Argentine Graphic Design School (1950–1970) offered yet another response. Centered at the University of Buenos Aires and influenced by the Ulm School of Design (itself a Bauhaus successor), Argentine designers such as Tomás Maldonado and Gui Bonsiepe developed a rigorous, scientifically informed approach to visual communication. They emphasized information design, semiotics, and the systematic analysis of communication problems. Unlike the Swiss Style's intuitive formalism, the Argentine school treated design as an applied science, drawing on cybernetics, operations research, and cognitive psychology. This framework narrowed the field's focus from aesthetic expression to problem-solving efficiency, anticipating later developments in information design and user-centered methods.
By the 1970s, the modernist consensus—whether Swiss, Japanese, Cuban, or Argentine—faced a sustained challenge. The catalyst was Cranbrook Academy of Art (1970–1990), an American graduate program that became a laboratory for experimental typography and visual communication. Under the leadership of designers such as Katherine McCoy and Michael McCoy, Cranbrook rejected the modernist principles of transparency and objectivity. Students were encouraged to treat typography as a material to be manipulated, not a transparent carrier of meaning. Layouts became layered, fragmented, and deliberately difficult to read. The goal was not clarity but expression: the designer's hand and the medium's materiality were made visible.

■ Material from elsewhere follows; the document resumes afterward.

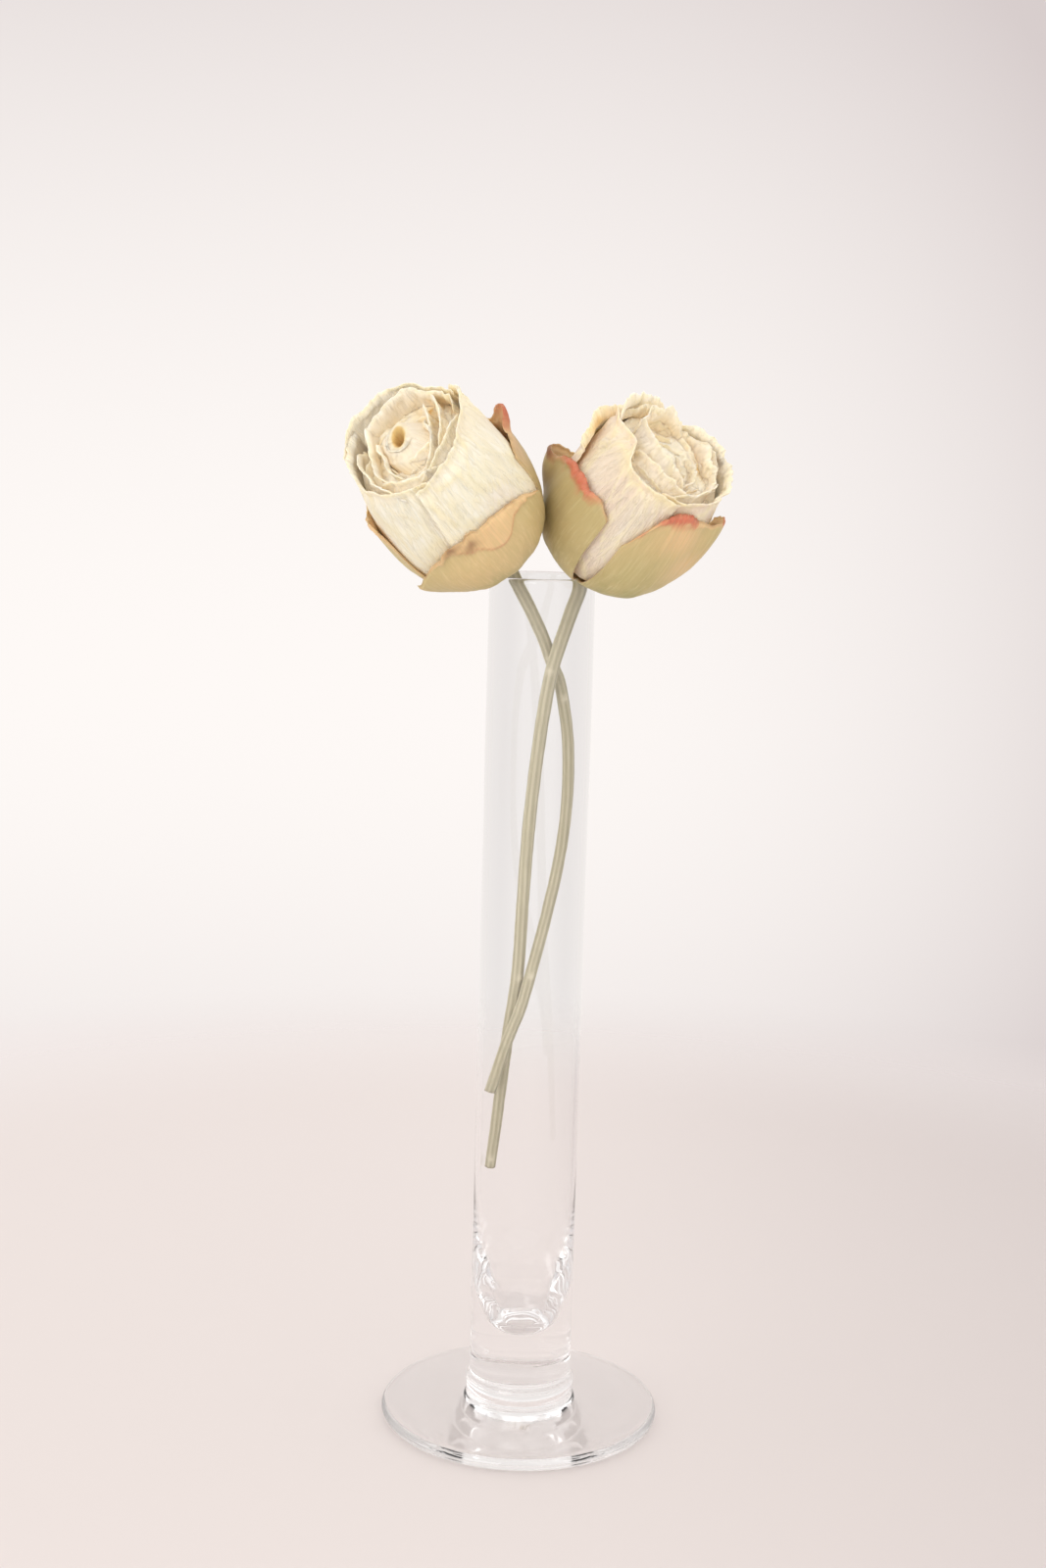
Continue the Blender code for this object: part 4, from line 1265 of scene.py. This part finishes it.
class ROSES_OT_guards(bpy.types.Operator):
    """Builds the guard petals of both heads"""

    bl_idname = "roses.guards"
    bl_label = "Guard petals"

    def execute(self, context):
        material = guard_material(context.scene.rose_guards)
        for head in HEADS:
            build_guards(head, material)
        return {"FINISHED"}


class ROSES_OT_blooms(bpy.types.Operator):
    """Builds the cream petals of both heads"""

    bl_idname = "roses.blooms"
    bl_label = "Cream petals"

    def execute(self, context):
        settings = context.scene.rose_blooms
        material = cream_material(settings)
        for head in HEADS:
            build_bloom(head, settings, material)
        return {"FINISHED"}


class ROSES_PT_panel(bpy.types.Panel):
    """Lists the settings and the operators"""

    bl_idname = "ROSES_PT_panel"
    bl_label = "Dried roses"
    bl_space_type = "VIEW_3D"
    bl_region_type = "UI"
    bl_category = "Roses"

    def draw(self, context):
        for name, group in SETTINGS.items():
            box = self.layout.box()
            for key in group.__annotations__:
                box.prop(getattr(context.scene, name), key)
        for operator in OPERATORS:
            self.layout.operator(operator.bl_idname)


SETTINGS = {
    "rose_stage": StageSettings,
    "rose_vase": VaseSettings,
    "rose_stems": StemSettings,
    "rose_guards": GuardSettings,
    "rose_blooms": BloomSettings,
}
OPERATORS = (ROSES_OT_stage, ROSES_OT_vase, ROSES_OT_stems, ROSES_OT_guards, ROSES_OT_blooms)
CLASSES = (*SETTINGS.values(), *OPERATORS, ROSES_PT_panel)


def register():
    """Registers the classes and hangs the settings on the scene."""
    for item in CLASSES:
        bpy.utils.register_class(item)
    for name, group in SETTINGS.items():
        setattr(bpy.types.Scene, name, bpy.props.PointerProperty(type=group))


def unregister():
    """Takes the settings and the classes away again."""
    for name in SETTINGS:
        delattr(bpy.types.Scene, name)
    for item in reversed(CLASSES):
        bpy.utils.unregister_class(item)


def main():
    """Builds everything in order."""
    register()
    bpy.context.scene.view_settings.view_transform = "Standard"
    bpy.ops.roses.stage()
    bpy.ops.roses.vase()
    bpy.ops.roses.stems()
    bpy.ops.roses.guards()
    bpy.ops.roses.blooms()


if __name__ == "__main__":
    main()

Cranbrook's experiments fed directly into Postmodern Visual Communication (1970–1990), a broader framework that spread through design studios, magazines (such as Emigre), and conferences. Postmodern designers such as Wolfgang Weingart, April Greiman, and David Carson revived historical ornament, introduced pastiche and irony, and broke the grid that had structured modernist layouts. Where the International Typographic Style had claimed to speak a universal language, postmodernism insisted that all visual communication was culturally situated, rhetorically loaded, and open to reinterpretation. The framework did not replace modernism so much as pluralize it: after postmodernism, no single visual language could claim authority over the field.
Since the 1990s, visual communication has been shaped by five coexisting frameworks, each with distinct commitments and methods. Critical Design (1990–Present), developed primarily by Anthony Dunne and Fiona Raby at the Royal College of Art, uses speculative artifacts and provocative scenarios to question the social, political, and ethical assumptions embedded in designed objects and systems. Unlike commercial design, which aims to solve problems, Critical Design aims to raise them—to make visible the values that mainstream design takes for granted. Its methods include design fictions, counterfactual prototypes, and adversarial design. Critical Design coexists in productive tension with Digital Design (1990–Present), which addresses the shift from print to screen-based communication. Digital Design introduced new principles: interactivity, time-based sequencing, network effects, and responsive layouts. Where print design controls the viewer's experience through fixed composition, digital design must anticipate variable contexts, user actions, and dynamic content. The framework's core challenge is designing for systems rather than artifacts.
Participatory Design (1990–Present) emerged from Scandinavian cooperative traditions and workplace democracy movements. Its central commitment is that the people who will use a design should have a direct role in creating it. Participatory Design developed methods—co-design workshops, collaborative prototyping, stakeholder mapping—that redistribute authority from expert designers to end users. This framework directly challenges the expert-driven model inherited from Bauhaus and the Swiss Style. Human-Centered Design (2000–Present) shares Participatory Design's focus on users but differs in its power assumptions. Human-Centered Design, popularized by IDEO and the Stanford d.school, treats user research as a source of insight for designers who retain final authority over the solution. Its methods—ethnographic observation, iterative prototyping, usability testing—are designed to uncover latent needs rather than to empower users as co-creators. Critics argue that Human-Centered Design can become a form of extraction: it learns from users without ceding control.
Decolonial Design (2000–Present) challenges the entire modernist tradition from a different direction. Drawing on Latin American decolonial theory, Indigenous knowledge systems, and postcolonial critique, this framework argues that modern visual communication—its grids, typefaces, and professional institutions—is inseparable from colonial histories of extraction, erasure, and epistemic violence. Decolonial Design does not simply add non-Western examples to the canon; it questions the canon itself. Its practitioners work to revive suppressed visual traditions, develop design methods grounded in community accountability, and refuse the universalist claims that have structured the field since Bauhaus. Decolonial Design builds on the earlier regional frameworks—Japanese Modernist, Cuban, Argentine—but goes further by interrogating the institutional and epistemological structures that made those frameworks peripheral.
Today's leading frameworks agree on several points. All reject the modernist claim that visual communication can be neutral or universal. All recognize that design decisions carry ethical and political consequences. All value some form of user or community engagement, though they define it differently. The disagreements run deeper. Critical Design and Decolonial Design argue that design should be adversarial—that its purpose is to unsettle rather than to serve. Digital Design and Human-Centered Design, by contrast, operate primarily within commercial and institutional contexts, aiming to improve existing systems rather than to transform them. Participatory Design occupies a middle ground: it seeks transformation through democratic process rather than through critique. The field's central tension—between service and critique, between problem-solving and problem-framing—remains unresolved, and it is this unresolved tension that continues to drive visual communication as a field of inquiry.